The subsequent sex scene with Marianne is then concrete and physical where the one with Nadine had been abstracted and lyrical. The scenes begin the same, with Diego caressing the women's backs, lifting their shirts to put his hands on their backs and stomachs, drawing a connection between his two women, the one who represents "reality" and the one who represents his spy alter-ego. The juxtaposition of these two scenes, one after the other, calls attention to the blurring of different realities. What's more "real" for Diego, his home life with his long-time girlfriend Marianne — who he doesn't see for months at a time — or his constant shuffling back and forth across borders, his name changing every time he meets someone new? As Marianne tells him, after they've made love, his life is in Spain, with his cause and his people. His real life is not this home, not the lies they tell about him being a translator traveling for his job, but the lies he tells as a spy.
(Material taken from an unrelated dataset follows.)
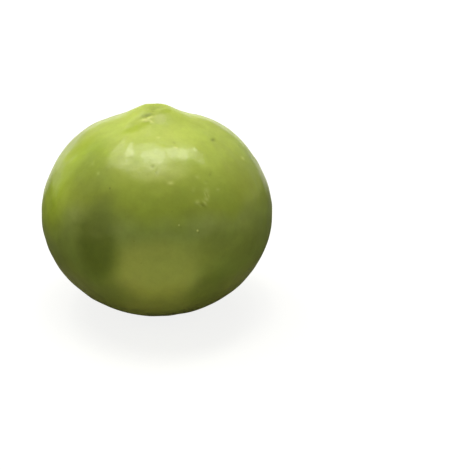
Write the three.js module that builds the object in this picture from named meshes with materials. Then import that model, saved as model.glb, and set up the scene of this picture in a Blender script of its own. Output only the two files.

There is also the reality of Franco's Spain as it is as opposed to the dream maintained by the revolutionaries, a dream of what Spain once was before Franco, and what it might be again if they are successful in their plans. In their own ways, revolution and resistance are also ways of denying reality, proposing and projecting a new reality to take the place of the current one. And in the case of these Spanish exiles living in Paris, they are projecting their reality from outside, like the cinema projects its beam through the dark and onto a screen. Diego and his comrades, in Paris, are the projectors, and the image they are projecting onto the screen of Spain is their own plan, their own vision of its future without Franco. Anti-fascist resistance becomes an act of imagination and fantasy, a way of denying the hard facts of reality in pursuit of a dreamlike vision of a possible future.